Android devices have a special lock screen with a 3 x 3 grid of dots. Users can set an “unlock pattern” by connecting the dots in a specific sequence, forming a series of joined line segments where each segment’s endpoints are two consecutive dots in the sequence. A sequence of k dots is a valid unlock pattern if both of the following are true:

• All the dots in the sequence are distinct.
• If the line segment connecting two consecutive dots in the sequence passes through any other dot, the other dot must have previously appeared in the sequence. No jumps through non-selected dots are allowed. Here are some example valid and invalid unlock patterns:

• The 1st pattern [4,1,3,6] is invalid because the line connecting dots 1 and 3 pass through dot 2, but dot 2 did not previously appear in the sequence.
• The 2nd pattern [4,1,9,2] is invalid because the line connecting dots 1 and 9 pass through dot 5, but dot 5 did not previously appear in the sequence.
• The 3rd pattern [2,4,1,3,6] is valid because it follows the conditions. The line connecting dots 1 and 3 meets the condition because dot 2 previously appeared in the sequence.
• The 4th pattern [6,5,4,1,9,2] is valid because it follows the conditions. The line connecting dots 1 and 9 meets the condition because dot 5 previously appeared in the sequence.

Given two integers m and n, return the number of unique and valid unlock patterns of the Android grid lock screen that consist of at least m keys and at most n keys.

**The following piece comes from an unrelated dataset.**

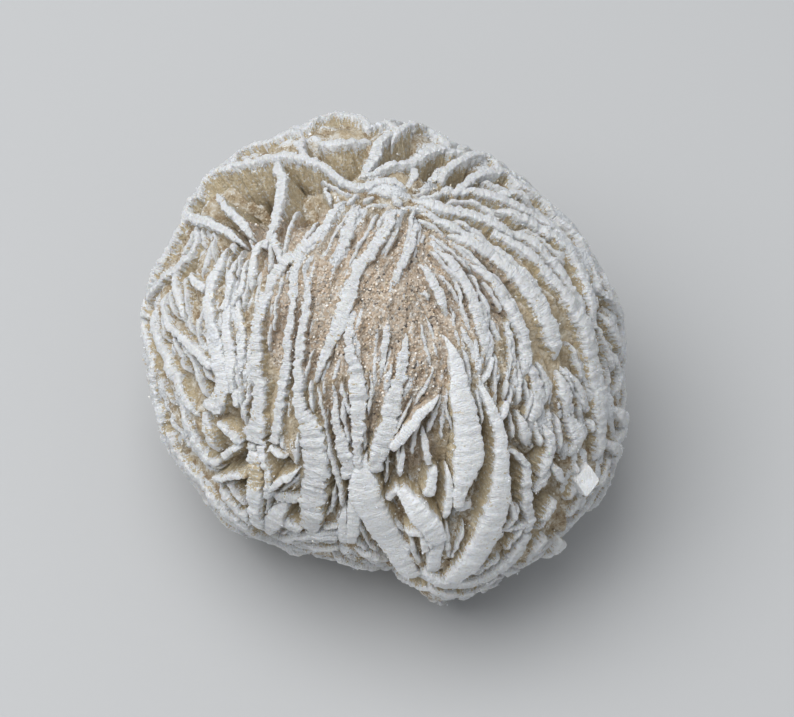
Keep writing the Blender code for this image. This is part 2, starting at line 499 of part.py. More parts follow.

Two unlock patterns are considered unique if there is a dot in one sequence that is not in the other, or the order of the dots is different.

## Code

class Solution {
public int numberOfPatterns(int m, int n) {
int[][] skip = new int[10][10];
// 记录要跳过的情况
skip[1][3] = skip[3][1] = 2;
skip[1][7] = skip[7][1] = 4;
skip[3][9] = skip[9][3] = 6;
skip[7][9] = skip[9][7] = 8;

skip[1][9] = skip[9][1] = 5;
skip[2][8] = skip[8][2] = 5;
skip[3][7] = skip[7][3] = 5;
skip[4][6] = skip[6][4] = 5;

boolean[] visited = new boolean[10];
int res = 0;

for(int i = m; i <= n; i++){
// 1,3,7,9对称
// 已经用了一个点，所以要先i - 1
res += dfs(visited, skip, 1, i - 1) * 4;
// 2,4,6,8对称
res += dfs(visited, skip, 2, i - 1) * 4;
// 5
res += dfs(visited, skip, 5, i - 1);
}

return res;
}

// remain 还剩下几个点可以用
private int dfs(boolean[] visited, int[][] skip, int cur, int remain){
if(remain < 0) return 0;
if(remain == 0) return 1;

visited[cur] = true;
int res = 0;

for(int i = 1; i <= 9; i++){
// 节点还没有访问过 && (skip == 0表示相邻的点，不需要越过 ||
// visited[skip[cur][i]]需要跳过，但是需要用的中介点已经访问过了)
if(!visited[i] && (skip[cur][i] == 0 || visited[skip[cur][i]])){
res += dfs(visited, skip, i, remain - 1);
}
}

visited[cur] = false;
return res;
}
}